How long does it take for a transaction on Gate to reach final confirmation?

Gate is a centralized exchange with ultra-fast internal confirmations (usually seconds). However, on-chain withdrawals depend on underlying blockchain speeds—Bitcoin generally needs 6 confirmations (about 1 hour), Ethereum requires 12–15 confirmations (around 3–4 minutes). For fastest results within Gate, use “internal transfer.”

How do different blockchains address the Byzantine Generals Problem?

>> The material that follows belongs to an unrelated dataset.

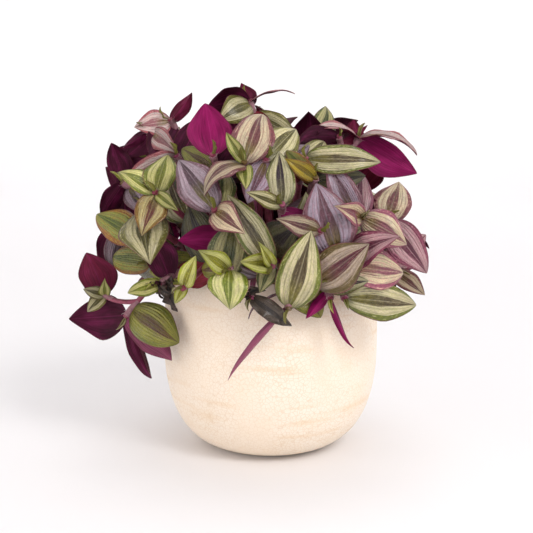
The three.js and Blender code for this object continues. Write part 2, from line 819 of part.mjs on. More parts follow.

Various consensus mechanisms take different approaches: PoW (like Bitcoin) uses computational difficulty as a natural safeguard; PoS (like Ethereum) imposes economic penalties (slashing) to make betrayal costly; BFT protocols (like Tendermint) limit malicious node participation to no more than one-third. When choosing a blockchain, consider trade-offs among security, energy efficiency, and confirmation speed.

How can I tell if a blockchain has truly solved the Byzantine Generals Problem?

Key indicators include finality and resistance to attacks: check whether the chain has experienced reorgs (rollbacks), limits on malicious node proportions, and strength of economic penalties. Also observe how quickly high-value transactions are confirmed and review historical security performance. No solution is perfect—higher security often means slower speed or greater cost.